What does this mean in practice? The Salinas Taxpayers Association took a position in support of AB 842 because the bill was relevant to Project Labor Agreement controversies in Salinas. Here is the Salinas Taxpayers Association letter on Assembly Bill 842:
Several of the more than 200 government-mandated Project Labor Agreements imposed in California have included such language for not just health insurance but for ALL legitimate fringe benefits. One prominent example is the San Diego Unified School District. A Project Labor Agreement administrator was given the authority to determine if non-union contractors provided equivalent benefit plans. (Below, see the relevant language from the Project Labor Agreement.)
Note that unions (as well as labor compliance programs or personnel) monitor contractors that claim equivalent fringe benefit plans. Unions have also challenged decisions of PLA administrators concluding that non-union contractors have equivalent benefits. Two examples at San Diego Unified School District:
The United Union of Roofers, Waterproofers and Allied Workers Local Union No. 45 went after A Good Roofer, Inc. because the company did not submit its fringe benefit package to the Project Labor Coordinator for evaluation to determine if it was equivalent or better than the union package. The Roofers union demanded that A Good Roofer, Inc. pay employee fringe benefits (as designated in the union collective bargaining agreement) to the applicable union trust funds, along with interest, costs, and liquidated damages. See SDUSD PLA Grievance – A Good Roofer, Inc.
The San Diego County Building and Construction Trades Council went after the San Diego Unified School District claiming it improperly determined under Section 5.2 of the Project Labor Agreement that Standard Electronics had a fringe benefit program equivalent to the program administered by the International Brotherhood of Electrical Workers (IBEW) Union Local No. 569. See SDUSD PLA Grievance SDUSD & Standard Electronics.

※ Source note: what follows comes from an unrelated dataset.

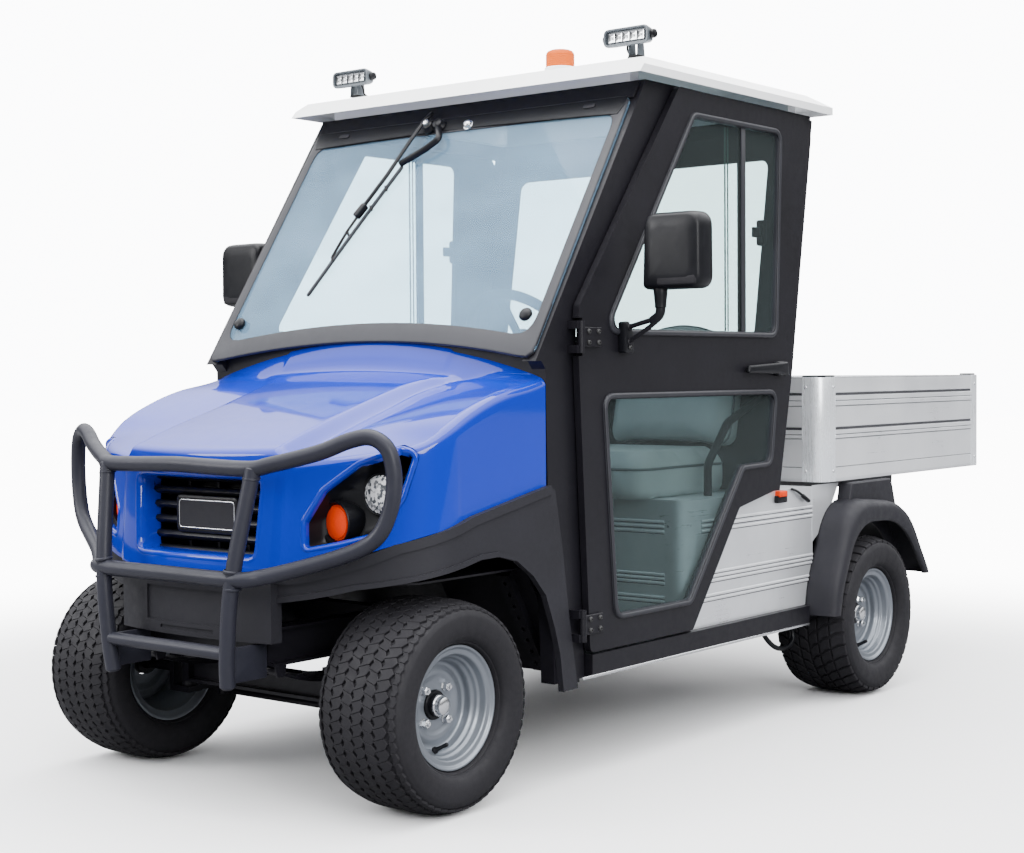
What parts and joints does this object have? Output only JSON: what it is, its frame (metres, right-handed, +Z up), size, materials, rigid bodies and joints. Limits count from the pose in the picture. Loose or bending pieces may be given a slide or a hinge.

Here is the language from the San Diego Unified School District Project Labor Agreement:
Section 5.2 Benefits. (a) Contractors shall pay contributions to the established employee benefit funds in the amounts designated in the appropriate Schedule A; and make all employee authorized deductions in the amounts designated in the appropriate Schedule A: provided, however, that the Contractor and Unions agree that only such bona fide employee benefits as accrue to the direct benefit of the employees (such as pension and annuity, health and welfare, vacation, apprenticeship, and training funds) shall be included in this requirement and required to be paid by the Contractor on the Project; and provided further, however, that such contributions shall not exceed the contribution amounts set forth in the applicable prevailing wage determination.
Unless otherwise required by law, Contractors who have fringe benefits for their core workforce equal to or better than those designated in the Schedule A do not have to pay the fringe benefit contribution designated in the Schedule A on the core work force and may utilize their own fringe benefits. The Project Labor Coordinator will be responsible for determining whether the benefits are equal to or better than those designated in the Schedule A’s. Contractors must submit their fringe benefit packages to the Project Labor Coordinator for evaluation prior to bidding. Contractors may only take credit against the prevailing wage in accordance with the Prevailing Wage Statute and the difference between the hourly cost, if any, of the fringe benefit provided and the hourly cost of the applicable fringe benefit portion of the wage determination must be paid to the worker as wages. Benefits designated in the Schedule A will be paid on all employees dispatched by the Union.
(b) Where applicable, the Contractor adopts and agrees to be bound by the written terms of the applicable, legally established, trust agreement(s) specifying the detailed basis on which payments are to be made into, and benefits paid out of, such trust funds for its employees. The Contractor authorizes the Parties to such trust funds to appoint trustees and successors’ trustees to administer the trust funds and hereby ratifies and accepts the trustees so appointed as if made by the Contractor.
(c) Each Contractor and Subcontractor is required to certify to the Project Labor Coordinator that it has paid all benefit contributions due and owing to the appropriate Trust(s) or fringe benefit programs prior to the receipt of its final payment and/or retention. Further, upon timely notification by a Union to the Project Labor Coordinator, the Project Labor Coordinator shall work with any Contractor or Subcontractor who is delinquent in payments to assure that proper benefit contributions are made, to the extent of requesting the District or the prime Contractor to withhold payments otherwise due such Contractor, until such contributions have been made or otherwise guaranteed.
This example shows that Assembly Bill 842 proposes a feasible policy. In fact, AB 842 could be expanded to encompass ALL bone fide fringe benefit plans and not just health insurance. Nevertheless, expect the State Building and Construction Trades Council of California and individual unions to oppose the bill.